After the global recession, a strengthening yen, recalls, the tsunami and Thai floods, the market value of Japan’s automakers has fallen by 53 percent over the past five years. Now, investors are betting a change in government will give them a boost.
Shinzo Abe, leader of the opposition Liberal Democratic Party expected to win a Dec. 16 election, has vowed to weaken the nation’s currency and boost government spending to stimulate the economy. That has spurred speculation carmakers will see rising profit from exports and increased sales at home.
Abe, who previously served as prime minister when Japan’s automakers were at their peak, on Nov. 15 said the LDP would seek “unlimited” easing from the central bank to weaken the yen. Since then, Nissan Motor Co. (7201) has advanced 14 percent, Honda Motor Co. has jumped 16 percent and Toyota Motor Corp. (7203) has gained 15 percent.
“Abe’s comments have become a turning point,” said Seiichiro Iwamoto, who helps oversee about $33 billion at Mizuho Asset Management Co. “The change in political leadership would be good timing for weakening the yen,” which he said could decline to 84 to the dollar from an average of 79.4 this year and a postwar high of 75.4 in October 2011.
Every one-yen change in the currency’s value against the dollar will shift this year’s operating profit by about 35 billion yen, Toyota estimates.
“I want the nation’s next political leader to be someone who understands what businesses have been going through,” Toyota President Akio Toyoda told reporters this month at a meeting of the Japan Automobile Manufacturers Association, which he heads. “If you look at even just the past five years, the market cap of companies has been cut by half.”
Toyota’s market value surpassed 30 trillion yen in 2007, when the total for Japan’s six biggest carmakers was about 48 trillion yen. The Toyota City, Japan-based manufacturer’s market capitalization now stands at roughly 12 trillion yen, while all six companies are worth about 23 trillion yen.
Shares of Toyota fell 1.3 percent to 3,530 yen at the close on the Tokyo Stock Exchange today, while Honda declined 1.4 percent to 2,728 yen. Nissan dropped 2.9 percent to 783 yen.
Abe, prime minister in 2006 and 2007, led Japan at a time when its automakers had risen to global dominance. Toyota overtook General Motors Co. (GM) to become the world’s largest car company and Toyota’s Lexus, Nissan’s Infiniti and Honda’s Acura maintained top rankings in quality surveys.
Abe’s Liberal Democratic Party is leading the ruling Democratic Party of Japan in opinion polls, with 25 percent support from respondents compared with the DPJ’s 16 percent, according to a Nikkei newspaper survey taken Nov. 16-18.

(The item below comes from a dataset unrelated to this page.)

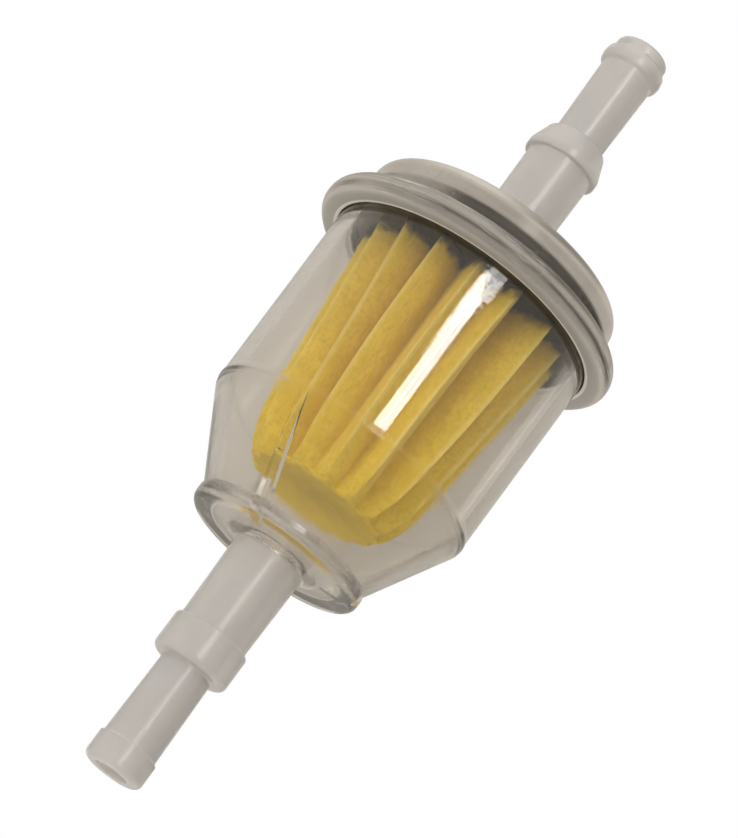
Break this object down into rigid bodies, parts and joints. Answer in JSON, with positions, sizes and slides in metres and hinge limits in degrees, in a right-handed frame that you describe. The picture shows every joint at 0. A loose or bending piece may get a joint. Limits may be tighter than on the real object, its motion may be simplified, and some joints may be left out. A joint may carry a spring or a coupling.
{
  "type": "fuel filter",
  "caption": "Inline fuel filter: clear bowl crimped to a drawn steel cap around a pleated paper element, with a stepped hose nipple at each end.",
  "frame": {"origin": "on the flow axis, midway between the two hose ends, which is the centre of the part's box", "axes": "+Z along the flow axis, from the inlet nipple at the plastic bowl to the outlet nipple at the steel cap; +X is square to it through one of the bowl's three inner ribs"},
  "size_m": [0.0372, 0.0372, 0.1006],
  "materials": {
    "clear_plastic": "clear, glossy",
    "milky_plastic": "milky, satin",
    "plated_steel": "satin, drawn",
    "seal_rubber": "matte",
    "dark_plate": "satin",
    "potting": "matte",
    "filter_paper": "fibrous",
    "adhesive": "matte"
  },
  "bodies": {
    "root": {"bowl": "clear_plastic", "inlet_nipple": "milky_plastic", "cap": "plated_steel", "outlet_nipple": "milky_plastic", "nipple_seal": "seal_rubber", "rim_gasket": "seal_rubber", "element_plate": "dark_plate", "potting_ring": "potting", "pleated_paper": "filter_paper", "end_adhesive": "adhesive", "element_end_disc": "filter_paper"}
  },
  "joints": []
}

The Liberal Democratic Party on Nov. 21 pledged to achieve nominal economic growth of 3 percent and set an inflation target with the Bank of Japan (8301) of 2 percent should it win the election.
The party’s platform calls for economic stimulus that would include a “large-scale” extra budget. Abe has said the inflation target should be as much as 3 percent.
Still, the most important factor for automakers and other exporters would probably be a softening currency, said Satoshi Yuzaki, general manager at Takagi Securities Co. in Tokyo.
“The biggest boost that Japanese carmakers will be getting is from the possible weakening in the yen,” Yuzaki said.
Any gains, though, could be offset by trouble in China. In September, a dispute over East China Sea islets claimed by both countries led to riots and a boycott of Japanese products that slashed sales of Japanese cars in China.
Abe has said Japan should build on the islands, fueling concern that the dispute could escalate if he’s elected. He has also met with the Dalai Lama, called for democracy in Tibet and visited a war shrine in Tokyo that China says should be avoided because it honors convicted war criminals.
Toyota deliveries in China during the July-to-September period tumbled 23 percent, the biggest quarterly drop on record, according to company figures dating to 2002. Nissan, the biggest Japanese carmaker in China, and Honda both cut profit forecasts for the year ending March 2013 by about 20 percent, citing the slump in China sales.
Abe has vowed to restore the competitiveness of exporters at a time when Japan is suffering its worst year for overseas sales since the global contraction in 2009. Europe’s crisis, China’s slowdown and the dispute with the Chinese have hurt manufacturers and deepened the risk of a recession.
Exports totaled 53.5 trillion yen for January through October, down 2.3 percent from the same period in 2011, according to data compiled by Bloomberg from Finance Ministry figures. The trade deficit for 2012 so far is a record 5.3 trillion yen.
Carmaker troubles can mostly be blamed on the strength of Japan’s currency, according to Mark Templin, global marketing chief for Toyota’s luxury Lexus brand.
“We went through an economy that tanked, an industry that dropped 40 percent, a recall crisis, and all the natural disasters, one after another,” Templin said in an interview in Palo Alto, California, earlier this year. “But the biggest challenge we face, that we’ve ever faced, is the currency.”